The strengths of this book are numerous. Discussing the MFRM approach in the context of language testing can make the concept of facets (raters, students, etc.) and their associated issues (e.g., rater variability) appealing to educators. The book discusses the limitations of standard approaches in reducing between-rater variation and shows how the MFRM approach can be used to regulate error proneness of human ratings that is inherent in such ratings. The author’s broad perspective on psychometric argument of fair scores can be used with an eye toward equity in human ratings of students’ performance.

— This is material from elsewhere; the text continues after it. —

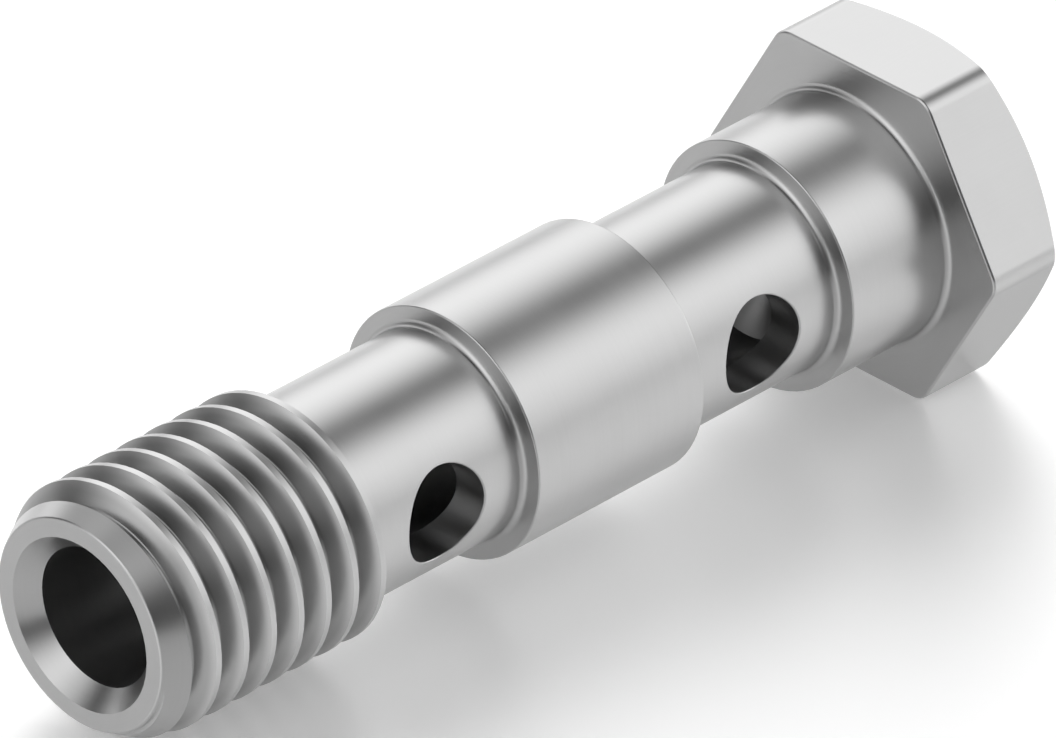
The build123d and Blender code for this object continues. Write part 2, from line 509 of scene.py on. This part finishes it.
def painted_shade(tree, level, mask, shade):
    """The level, multiplied by shade where the mask is 1: painted shade on the steel."""
    return math_node(tree, "MULTIPLY", level, math_node(tree, "MULTIPLY_ADD", mask, shade - 1, 1.0))


def build_steel():
    """Satin turned steel, with painted shade that darkens the bore, the ports and the thread's groove."""
    material = bpy.data.materials.new("turned_steel")
    material.use_nodes = True
    tree = material.node_tree
    place = tree.nodes.new("ShaderNodeTexCoord").outputs["Object"]
    parts = tree.nodes.new("ShaderNodeSeparateXYZ")
    tree.links.new(place, parts.inputs[0])
    x, y, z = parts.outputs
    squares = math_node(tree, "MULTIPLY_ADD", y, y, math_node(tree, "MULTIPLY", z, z))
    radius = math_node(tree, "SQRT", squares)
    lay = tool_lay(tree, x, y, z, radius)
    wear = noise(tree, place, WEAR_SCALE, WEAR_DETAIL)
    inside = inside_mask(tree, x, radius)

    level = math_node(tree, "MULTIPLY_ADD", lay, LAY_COLOUR, STEEL_COLOUR)
    level = math_node(tree, "MULTIPLY_ADD", wear, WEAR_COLOUR, level)
    # Painted shade: the steel is darker in the bore and the ports.
    level = painted_shade(tree, level, inside, INSIDE_PAINTED_SHADE)
    # Painted shade: the steel is darker in the thread's groove.
    level = painted_shade(tree, level, groove_shade_mask(tree, x, radius), GROOVE_PAINTED_SHADE)
    roughness = math_node(tree, "MULTIPLY_ADD", lay, LAY_ROUGHNESS, STEEL_ROUGHNESS)
    roughness = math_node(tree, "MULTIPLY_ADD", wear, WEAR_ROUGHNESS, roughness)
    roughness = math_node(tree, "MULTIPLY_ADD", inside, INSIDE_ROUGHNESS - STEEL_ROUGHNESS, roughness)
    bump = tree.nodes.new("ShaderNodeBump")
    bump.inputs["Distance"].default_value = LAY_HEIGHT
    tree.links.new(lay, bump.inputs["Height"])

    shader = tree.nodes["Principled BSDF"]
    tree.links.new(combine(tree, level, level, level), shader.inputs["Base Color"])
    shader.inputs["Metallic"].default_value = 1
    tree.links.new(roughness, shader.inputs["Roughness"])
    tree.links.new(bump.outputs["Normal"], shader.inputs["Normal"])
    return material


build_camera()
build_studio()
build_floor()
build_bolt()

bpy.context.scene.view_settings.view_transform = "Standard"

The quality of the examples in the book is impressive. It provides an understanding of the potential in using the MFRM approach in the broader fields of education, human health sciences, and many other fields. Because this book is particularly positioned with respect to application, however, it is rather sparse with the theoretical explanation of proficiency and item estimation, and the problems associated with missing data.
In the opinion of the reviewers, the book could be an appropriate textbook for intermediate graduate-level applied measurement course. It could also be used as a concise self-learning book for researchers familiar with the Rasch model and those who need to apply the MFRM in their assessments, specifically rater effects as they pertain to construct-irrelevant variance.